A malária é um grande problema. As suas complicações são sempre graves e podem não ser sempre mortais, mas podem incapacitar qualquer um que não tenha um diagnóstico e um tratamento atempado. Um país que não assuma a responsabilidade de um combate consciente e eficaz dum problema com esta dimensão estará apenas a desperdiçar os recursos que não temos, fingindo que existe uma luta que na verdade sairá sempre derrotada. A malária tem de ser uma prioridade, uma emergência e tem de garantir que os recursos alocados não tenham o efeito curita, mas que resolvam as causas e não a consequência. A maioria dos custos de tratamento da malária é suportada pelas famílias e isto é uma negação ao Direito à Saúde a uma parte significativa da população que não tem sequer dinheiro para fazer uma refeição decente por dia.

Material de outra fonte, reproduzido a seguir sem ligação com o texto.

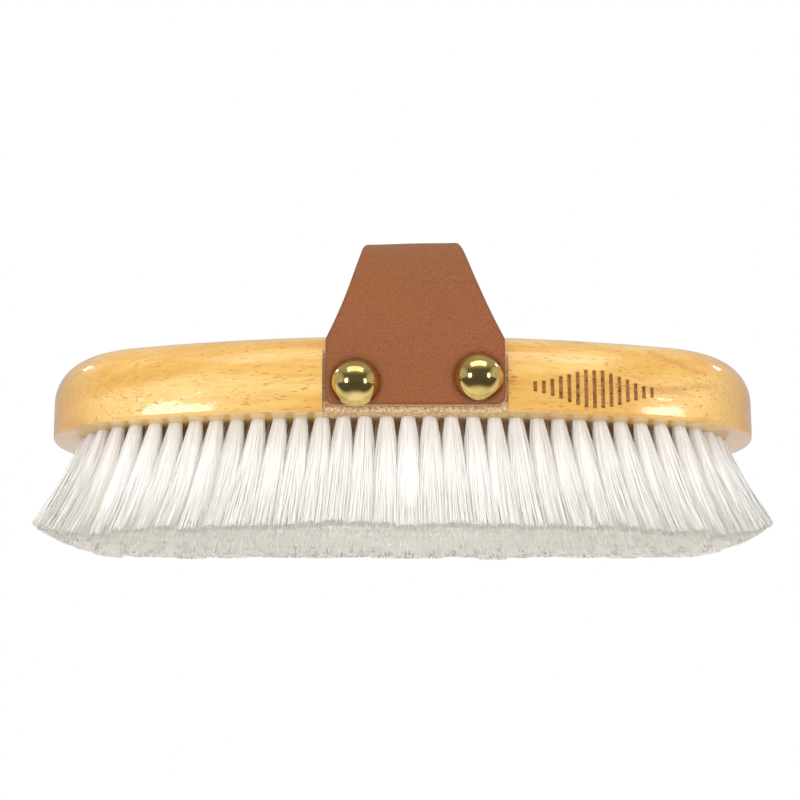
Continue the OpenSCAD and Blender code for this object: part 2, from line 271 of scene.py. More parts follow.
def wood_material():
    """Clear coated wood; raw marks bare wood in the strap recesses and burn the cut ornament."""
    m = Nodes("lacquered_wood")
    broad = m.noise(m.scaled(8, 75, 85), detail=3, rough=0.55, distort=0.8)
    fine = m.noise(m.scaled(45, 900, 900, (3, 1, 7)), detail=3, rough=0.6)
    pores = m.noise(m.scaled(230, 2100, 2100, (5, 2, 9)), detail=1.5, rough=0.5)
    patch = m.noise(m.scaled(24, 75, 75, (11, 4, 2)), detail=2, rough=0.5, distort=1.0)
    gold = m.mix(m.ramp(broad, 0.36, 0.66), (0.83, 0.54, 0.17), (0.71, 0.385, 0.078))
    gold = m.mix(m.ramp(fine, 0.45, 0.75, 0, 0.40), gold, (0.53, 0.245, 0.05))
    gold = m.mix(m.ramp(patch, 0.58, 0.76, 0, 0.55), gold, (0.52, 0.215, 0.04))
    pore = m.math("MULTIPLY", m.ramp(pores, 0.61, 0.70), m.ramp(patch, 0.3, 0.7, 0.3, 0.85))
    gold = m.mix(pore, gold, (0.38, 0.165, 0.038))
    # painted shade: the block's ends are darkened, as they turn away from the light in front
    painted_end_shade = m.ramp(m.math("ABSOLUTE", m.axis(0)), 0.078, 0.100, 0, 0.8)
    gold = m.mix(painted_end_shade, gold, (0.52, 0.245, 0.052))
    raw = m.value("raw")
    crumb = m.noise(m.scaled(1300, 1300, 1300, (8, 8, 8)), detail=3, rough=0.65)
    raw_colour = m.mix(m.ramp(crumb, 0.40, 0.66), (0.80, 0.585, 0.335), (0.42, 0.245, 0.115))
    gold = m.mix(raw, gold, raw_colour)
    burn = m.value("burn")
    char = m.mix(m.ramp(fine, 0.3, 0.7), (0.46, 0.235, 0.08), (0.29, 0.135, 0.042))
    char = m.mix(m.ramp(crumb, 0.52, 0.62), char, (0.13, 0.055, 0.018))
    gold = m.mix(burn, gold, char)
    bare = m.math("MAXIMUM", raw, burn)
    rough = m.math("MAXIMUM", m.math("MULTIPLY", bare, 0.72), 0.34)
    height = m.math("SUBTRACT", m.noise(m.scaled(30, 300, 300)), m.math("MULTIPLY", pore, 0.6))
    crumbs = m.math("MULTIPLY", m.math("MULTIPLY", crumb, bare), 5.0)
    m.set(Base_Color=gold, Roughness=rough, Specular_IOR_Level=0.35)
    m.set(Normal=m.bump(m.math("ADD", height, crumbs), 0.00006, 0.4))
    m.set(Coat_Weight=m.math("SUBTRACT", 0.85, bare), Coat_Roughness=0.085)
    wave = m.noise(m.scaled(90, 210, 210, (2, 8, 4)), detail=3)
    m.set(Coat_Normal=m.bump(wave, 0.0006, 0.26))
    return m.material


def hair_material(name, dark, root_shade, glow, root_glow):
    """Pale hair, toned strand by strand, with painted shade tinted by light off the wood near the roots
    and painted warm shade on the cut tips; glow stands for light let through.
    """
    m = Nodes(name)
    tone = m.value("tone")
    depth = m.value("depth")
    along = m.noise(m.scaled(900, 900, 120), detail=2)
    light = (0.94 * dark, 0.912 * dark, 0.868 * dark)
    pale = m.mix(m.ramp(tone, 0.3, 1.0), light, (0.89 * dark, 0.835 * dark, 0.74 * dark))
    pale = m.mix(m.ramp(along, 0.4, 0.85, 0, 0.08), pale, (0.72, 0.62, 0.49))
    # painted warm shade on the trimmed tips, where the bristle face looks down
    pale = m.mix(m.ramp(depth, 0.955, 1.0, 0, 0.45), pale, (0.84, 0.77, 0.62))
    # painted shade near the roots, tinted orange by light bounced off the wood
    root_shaded_colour = m.mix(m.ramp(depth, 0.05, 0.5, root_shade, 0.0), pale, (0.40, 0.21, 0.075))
    m.set(Base_Color=root_shaded_colour, Roughness=0.5, Specular_IOR_Level=0.3)
    m.set(Sheen_Weight=0.25, Sheen_Roughness=0.4)
    m.set(Emission_Color=root_shaded_colour, Emission_Strength=m.ramp(depth, 0.05, 0.6, root_glow, glow))
    m.set(Normal=m.bump(m.noise(m.scaled(5200, 5200, 260), detail=1), 0.00004, 0.3))
    return m.material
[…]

No final do dia, a pergunta que se faz é: mas se tudo o que aqui foi dito é do conhecimento das autoridades deste país, por que razão não vemos caminhos serem traçados no sentido de se resolverem os constrangimentos e continuamos a ver o poder político a acusar o povo de ser desleixado e não andar de manhã à noite enrolado numa rede mosquiteira para evitar a malária? Por que razão nos dizem para limpar os quintais e continuamos a ver a construção de gigantescas fossas e valas a céu aberto, construídas por governos locais, que se tornam em verdadeiros viveiros de tudo quanto nos impede de sermos saudáveis? Temos tantos peritos nesta matéria que têm dito, o que humildemente aqui estou a dizer, por não ser especialista, mas não entendemos a razão da indiferença institucional que insiste na mesmice de um procedimento que não trouxe, até agora, nenhum benefício.

A luta contra a malária não pode ser apenas da responsabilidade de um programa que nem sequer tem suficiência financeira, pois, para funcionar minimamente, precisa de ajuda externa, a exemplo do Fundo Global das Nações Unidas e que não tem poder para implementar todas as soluções, não obstante a boa vontade ou perícia dos seus integrantes. O que temos que ser capazes de fazer é gerir este assunto com eficácia, sabedoria e bondade. A luta contra a malária precisa de ser uma prioridade e não um item de propaganda eleitoral, porque são os eleitores que estão a morrer, e isto tem um elevado preço a curto-prazo, porque a paciência de um povo pode ser elástica, mas nunca é eterna.